Task description: Exactly the lines between the line containing "return solid" and the line containing "obj.matrix_parent_inverse = Matrix.Identity(4)", together with those two lines, are to be output.

╭─ Raw data

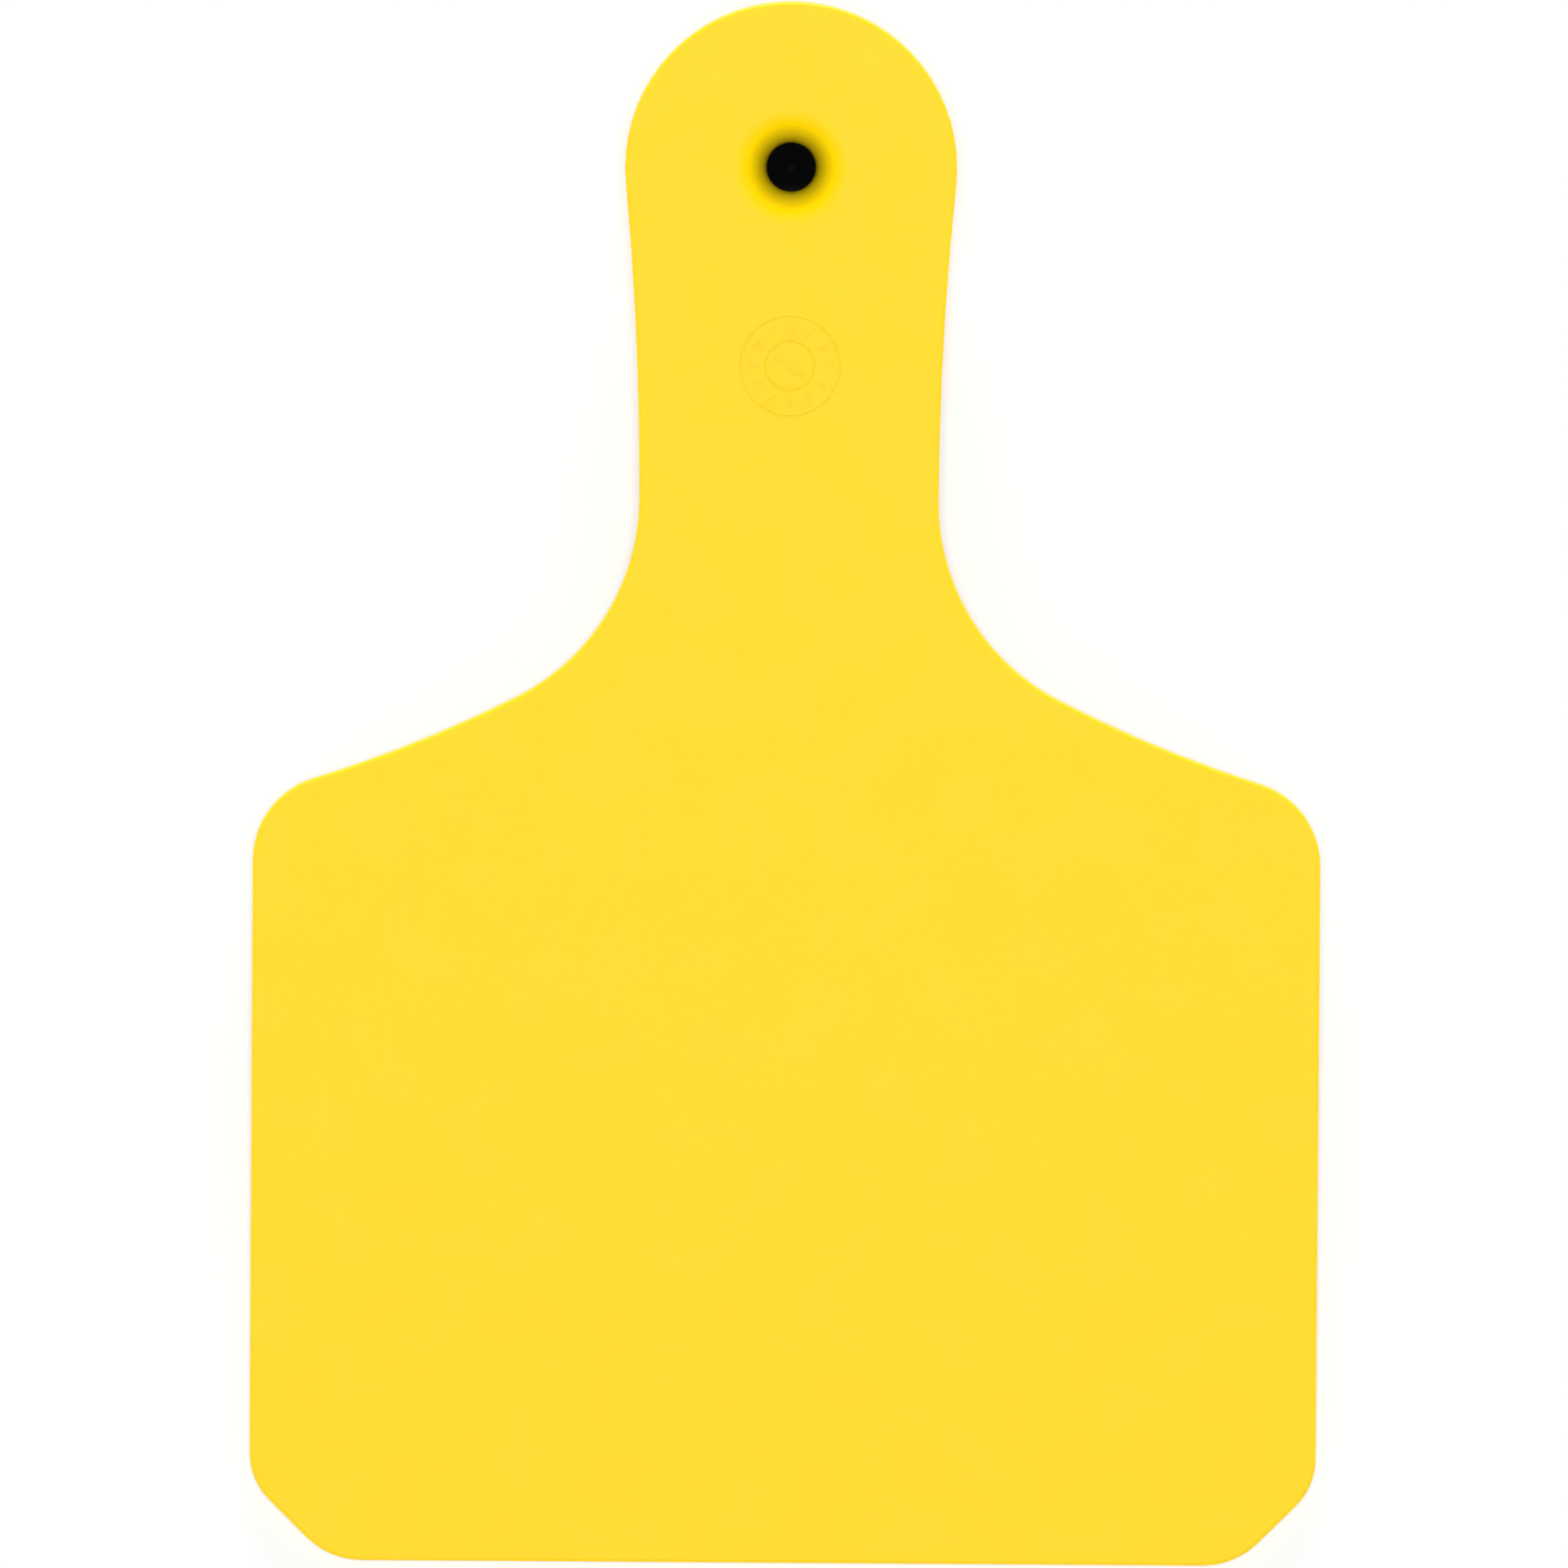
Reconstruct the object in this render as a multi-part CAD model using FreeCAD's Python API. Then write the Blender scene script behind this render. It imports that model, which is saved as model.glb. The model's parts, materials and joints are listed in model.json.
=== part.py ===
import FreeCAD, Part
import math
import os

# Livestock ear tag: the large panel of a two-piece cattle tag, lying with its marking face up.
# The panel, neck, head and collar are one moulding of soft polyurethane. A hard locking
# insert, closed towards the face, is moulded into the collar and catches the stud that comes
# through the ear from behind.
#
# Millimetres. The tag is drawn with its marking face in the plane Z = 0, its head towards +Y
# and the stud's axis along Z. "Below" is a distance from that axis towards the base, and
# "depth" is a distance behind the marking face. Last, the tag is laid down at rest with the
# middle of the locking bore's mouth at the origin.

# Outline
head_radius = 11.8
neck_draw_in = 1.15
waist_below = 23.7
flare_radius = 15.9
flare_turn = 63.0
shoulder_radius = 93.0
shoulder_corner_radius = 6.1
body_width = 76.0
base_below = 99.6
chamfer_leg = 5.7
side_blend_radius = 4.7
base_blend_radius = 5.6

# Sheet
panel_thickness = 1.5
head_thickness = 2.2
taper_start_below = 33.0
taper_length = 20.0
face_edge_radius = 0.25
back_edge_radius = 0.4

# Collar behind the head
collar_radius = 6.6
collar_root_radius = 1.2
collar_rim_radius = 0.6
collar_lip = 0.8
collar_mouth_radius = 3.4
collar_mouth_chamfer = 0.4

# Window in the face, where the mould's pin held the insert
window_radius = 1.75
window_mouth_width = 2.35
window_mouth_depth = 1.3
skin_over_insert = 1.5

# Locking insert
insert_radius = 4.5
insert_flange_radius = 5.2
insert_flange_thickness = 0.9
insert_cap_thickness = 0.9
pin_dimple_angle = 118.0
chamber_radius = 3.3
chamber_length = 2.4
lock_bore_radius = 2.6
lock_bore_length = 1.4
lock_lead_in = 0.5

# Worked out from the sizes above
neck_half_width = head_radius - neck_draw_in
body_half_width = body_width / 2
dimple_end_depth = skin_over_insert + window_radius / math.tan(math.radians(pin_dimple_angle / 2))
chamber_start_depth = dimple_end_depth + insert_cap_thickness
bore_inner_depth = chamber_start_depth + chamber_length
bore_mouth_depth = bore_inner_depth + lock_bore_length
insert_end_depth = bore_mouth_depth + lock_lead_in
collar_end_depth = insert_end_depth + collar_lip

origin = FreeCAD.Vector(0, 0, 0)
along_x = FreeCAD.Vector(1, 0, 0)
along_z = FreeCAD.Vector(0, 0, 1)
tolerance = 1e-6
quarter_bow = 0.5523  # how far a quarter oval's control points stand along its two half widths


def polar(centre, radius, angle):
    """The point at an angle, in radians, on a circle in the plane of the face."""
    return centre + FreeCAD.Vector(radius * math.cos(angle), radius * math.sin(angle), 0)


def towards(start, end, distance):
    """The point at a distance from start on the way to end."""
    return start + FreeCAD.Vector(end - start).normalize() * distance


def heading(centre, point):
    """The angle, in radians, at which a point is seen from a centre."""
    return math.atan2(point.y - centre.y, point.x - centre.x)


def arc(centre, radius, start, end):
    """A circular edge between two angles."""
    middle = (start + end) / 2
    return Part.Arc(*[polar(centre, radius, angle) for angle in (start, middle, end)]).toShape()


def line(start, end):
    return Part.LineSegment(start, end).toShape()


def neck_edges():
    """The right side from the head circle, in to the waist and out along the flare."""
    # one large arc leaves the head circle tangentially and is upright at the waist
    neck_radius = (neck_half_width**2 + waist_below**2 - head_radius**2) / (2 * neck_draw_in)
    neck_centre = FreeCAD.Vector(neck_half_width + neck_radius, -waist_below, 0)
    flare_centre = FreeCAD.Vector(neck_half_width + flare_radius, -waist_below, 0)
    flare_end = math.pi + math.radians(flare_turn)
    return [
        arc(neck_centre, neck_radius, heading(neck_centre, origin), math.pi),
        arc(flare_centre, flare_radius, math.pi, flare_end),
    ], towards(polar(flare_centre, flare_radius, flare_end), flare_centre, shoulder_radius)


def shoulder_edges(hollow_centre):
    """The hollow shoulder and the round corner that turns it down into the side."""
    corner_x = body_half_width - shoulder_corner_radius
    reach = shoulder_radius + shoulder_corner_radius
    corner_y = hollow_centre.y - math.sqrt(reach**2 - (corner_x - hollow_centre.x) ** 2)
    corner_centre = FreeCAD.Vector(corner_x, corner_y, 0)
    hollow_start = math.pi + math.radians(flare_turn)
    hollow_end = heading(hollow_centre, corner_centre) + 2 * math.pi
    return [
        arc(hollow_centre, shoulder_radius, hollow_start, hollow_end),
        arc(corner_centre, shoulder_corner_radius, hollow_end - math.pi, 0),
    ], polar(corner_centre, shoulder_corner_radius, 0)


def lower_edges(side_top):
    """The straight side, the cut corner with its two blends, and the end of the base."""
    eighth_turn = math.pi / 4
    side_blend_run = side_blend_radius * math.tan(eighth_turn / 2)
    base_blend_run = base_blend_radius * math.tan(eighth_turn / 2)
    side_blend_centre = FreeCAD.Vector(
        body_half_width - side_blend_radius, chamfer_leg + side_blend_run - base_below, 0
    )
    base_blend_centre = FreeCAD.Vector(
        body_half_width - chamfer_leg - base_blend_run, base_blend_radius - base_below, 0
    )
    side_end = polar(side_blend_centre, side_blend_radius, 0)
    chamfer_start = polar(side_blend_centre, side_blend_radius, -eighth_turn)
    chamfer_end = polar(base_blend_centre, base_blend_radius, -eighth_turn)
    return [
        line(side_top, side_end),
        arc(side_blend_centre, side_blend_radius, 0, -eighth_turn),
        line(chamfer_start, chamfer_end),
        arc(base_blend_centre, base_blend_radius, -eighth_turn, -2 * eighth_turn),
    ], polar(base_blend_centre, base_blend_radius, -2 * eighth_turn)


def outline():
    """The whole outline: its right side, the mirrored left side, the head's arc and the base."""
    neck, hollow_centre = neck_edges()
    shoulder, side_top = shoulder_edges(hollow_centre)
    lower, base_end = lower_edges(side_top)
    right = neck + shoulder + lower
    left = [edge.mirror(origin, along_x) for edge in right]
    head_start = heading(origin, neck[0].Vertexes[0].Point)
    head = arc(origin, head_radius, head_start, math.pi - head_start)
    base = line(base_end, FreeCAD.Vector(-base_end.x, base_end.y, 0))
    return Part.Wire(Part.__sortEdges__(right + left + [head, base]))


def back_relief():
    """What the sheet lacks behind the body, where an S of two equal arcs thins it."""
    step = head_thickness - panel_thickness
    radius = (taper_length**2 + step**2) / (4 * step)
    turn = 2 * math.atan2(step, taper_length)
    thick_end = FreeCAD.Vector(-taper_start_below, -head_thickness, 0)
    thin_end = FreeCAD.Vector(-taper_start_below - taper_length, -panel_thickness, 0)
    base_end = FreeCAD.Vector(-base_below - head_radius, -panel_thickness, 0)
    base_corner = FreeCAD.Vector(base_end.x, -collar_end_depth, 0)
    outer_corner = FreeCAD.Vector(thick_end.x, base_corner.y, 0)
    down = -math.pi / 2
    up = math.pi / 2
    section = [
        arc(thick_end + FreeCAD.Vector(0, radius, 0), radius, down, down - turn),
        arc(thin_end - FreeCAD.Vector(0, radius, 0), radius, up - turn, up),
        line(thin_end, base_end),
        line(base_end, base_corner),
        line(base_corner, outer_corner),
        line(outer_corner, thick_end),
    ]
    face = Part.Face(Part.Wire(Part.__sortEdges__(section)))
    # the section is drawn with the tag's Y across and its Z upwards, then stood up
    face.Placement = FreeCAD.Placement(
        FreeCAD.Vector(-body_width, 0, 0), FreeCAD.Rotation(FreeCAD.Vector(1, 1, 1), 120)
    )
    return face.extrude(along_x * 2 * body_width)


def rim_edges(blank, on_face):
    """The edges where the outline's walls meet the marking face, or else the back."""
    walls = [face for face in blank.Faces if abs(face.normalAt(0, 0).z) < tolerance]
    level = [edge for wall in walls for edge in wall.Edges if edge.BoundBox.ZLength < edge.Length / 2]
    return [edge for edge in level if (edge.BoundBox.ZMax > -tolerance) == on_face]


def sheet():
    """Panel, neck and head in one piece with a flat face and rounded edges."""
    blank = Part.Face(outline()).extrude(along_z * -head_thickness).cut(back_relief())
    blank = blank.makeFillet(face_edge_radius, rim_edges(blank, True))
    return blank.makeFillet(back_edge_radius, rim_edges(blank, False))


def ring_edges(solid, radius, depth):
    """The circular edges of a radius about the stud's axis, at a depth."""
    return [
        edge
        for edge in solid.Edges
        if isinstance(edge.Curve, Part.Circle)
        and abs(edge.Curve.Radius - radius) < tolerance
        and abs(edge.Curve.Center.z + depth) < tolerance
        and math.hypot(edge.Curve.Center.x, edge.Curve.Center.y) < tolerance
    ]


def turned(profile):
    """A solid turned about the stud's axis from pairs of radius and depth."""
    points = [FreeCAD.Vector(radius, 0, -depth) for radius, depth in profile]
    return Part.Face(Part.makePolygon(points + points[:1])).revolve(origin, along_z, 360)


def insert_outside():
    """Radius and depth of the insert's outside, from its closed end to its open end."""
    flange_end = skin_over_insert + insert_flange_thickness
    return [
        (insert_flange_radius, skin_over_insert),
        (insert_flange_radius, flange_end),
        (insert_radius, flange_end),
        (insert_radius, insert_end_depth),
    ]


def window_mouth():
    """The bell mouth of the window: a quarter oval from the face down to the straight wall."""
    wall_top = FreeCAD.Vector(window_radius, 0, -window_mouth_depth)
    face_edge = FreeCAD.Vector(window_radius + window_mouth_width, 0, 0)
    axis_bottom = FreeCAD.Vector(0, 0, -window_mouth_depth)
    oval = Part.BezierCurve()
    oval.setPoles([
        wall_top,
        wall_top + along_z * quarter_bow * window_mouth_depth,
        face_edge - along_x * quarter_bow * window_mouth_width,
        face_edge,
    ])
    section = [oval.toShape(), line(face_edge, origin), line(origin, axis_bottom)]
    section.append(line(axis_bottom, wall_top))
    return Part.Face(Part.Wire(section)).revolve(origin, along_z, 360)


def socket_room():
    """The room in the moulding: the window, the insert's seat and the collar's mouth."""
    seat = turned([(0, skin_over_insert)] + insert_outside() + [(0, insert_end_depth)])
    window = Part.makeCylinder(window_radius, skin_over_insert, origin, -along_z)
    mouth = turned([
        (0, insert_end_depth),
        (collar_mouth_radius, insert_end_depth),
        (collar_mouth_radius, collar_end_depth - collar_mouth_chamfer),
        (collar_mouth_radius + collar_mouth_chamfer, collar_end_depth),
        (0, collar_end_depth),
    ])
    return seat.fuse([window_mouth(), window, mouth])


def tag_panel():
    """The soft moulding."""
    collar = Part.makeCylinder(collar_radius, collar_end_depth, origin, -along_z)
    body = sheet().fuse(collar).removeSplitter()
    body = body.makeFillet(collar_root_radius, ring_edges(body, collar_radius, head_thickness))
    body = body.makeFillet(collar_rim_radius, ring_edges(body, collar_radius, collar_end_depth))
    return body.cut(socket_room())


def locking_insert():
    """The hard cup: an end dimpled for the mould's pin, a chamber and a narrower bore."""
    dimple = [(0, dimple_end_depth), (window_radius, skin_over_insert)]
    return turned(dimple + insert_outside() + [
        (lock_bore_radius + lock_lead_in, insert_end_depth),
        (lock_bore_radius, bore_mouth_depth),
        (lock_bore_radius, bore_inner_depth),
        (chamber_radius, bore_inner_depth),
        (chamber_radius, chamber_start_depth),
        (0, chamber_start_depth),
    ])


def rest_tilt():
    """The slope, in degrees, at which the collar's rim and the base's back edge touch one floor."""
    rise = (collar_end_depth - collar_rim_radius) - (panel_thickness - back_edge_radius)
    run = (base_below - back_edge_radius) - (collar_radius - collar_rim_radius)
    lean = math.atan2(rise, run)
    return math.degrees(lean + math.asin((collar_rim_radius - back_edge_radius) / math.hypot(rise, run)))


def laid_down(solid):
    """The solid with the bore's mouth at the origin and the head raised by the collar."""
    to_mouth = FreeCAD.Placement(along_z * bore_mouth_depth, FreeCAD.Rotation())
    head_up = FreeCAD.Placement(origin, FreeCAD.Rotation(along_x, rest_tilt()))
    solid.Placement = head_up.multiply(to_mouth)
    return solid


os.makedirs("parts", exist_ok=True)
for name, make in {"tag_panel": tag_panel, "locking_insert": locking_insert}.items():
    laid_down(make()).exportStep(os.path.join("parts", name + ".step"))
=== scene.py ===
import json
import math

import bmesh
import bpy
from mathutils import Matrix, Vector


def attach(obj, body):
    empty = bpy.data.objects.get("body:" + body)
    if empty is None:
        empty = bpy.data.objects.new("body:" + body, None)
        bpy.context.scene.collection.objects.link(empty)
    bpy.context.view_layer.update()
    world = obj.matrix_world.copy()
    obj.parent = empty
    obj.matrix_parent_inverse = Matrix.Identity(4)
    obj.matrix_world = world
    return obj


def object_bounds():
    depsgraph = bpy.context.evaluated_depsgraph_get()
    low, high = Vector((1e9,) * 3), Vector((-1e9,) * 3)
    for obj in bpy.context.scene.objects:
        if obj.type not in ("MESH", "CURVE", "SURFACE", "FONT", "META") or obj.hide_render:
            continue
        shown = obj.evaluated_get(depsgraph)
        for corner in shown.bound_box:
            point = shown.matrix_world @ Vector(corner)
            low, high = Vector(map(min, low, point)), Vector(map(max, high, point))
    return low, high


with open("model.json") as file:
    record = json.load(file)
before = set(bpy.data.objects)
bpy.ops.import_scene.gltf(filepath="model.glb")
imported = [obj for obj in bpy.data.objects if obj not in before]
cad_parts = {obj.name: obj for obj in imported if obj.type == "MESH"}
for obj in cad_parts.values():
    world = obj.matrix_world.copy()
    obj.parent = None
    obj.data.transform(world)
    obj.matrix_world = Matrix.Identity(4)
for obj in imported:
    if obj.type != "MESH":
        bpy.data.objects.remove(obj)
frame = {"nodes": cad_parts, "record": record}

CAD_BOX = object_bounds()
MM = 0.001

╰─

Exercise result:
    return solid


os.makedirs("parts", exist_ok=True)
for name, make in {"tag_panel": tag_panel, "locking_insert": locking_insert}.items():
    laid_down(make()).exportStep(os.path.join("parts", name + ".step"))
=== scene.py ===
import json
import math

import bmesh
import bpy
from mathutils import Matrix, Vector


def attach(obj, body):
    empty = bpy.data.objects.get("body:" + body)
    if empty is None:
        empty = bpy.data.objects.new("body:" + body, None)
        bpy.context.scene.collection.objects.link(empty)
    bpy.context.view_layer.update()
    world = obj.matrix_world.copy()
    obj.parent = empty
    obj.matrix_parent_inverse = Matrix.Identity(4)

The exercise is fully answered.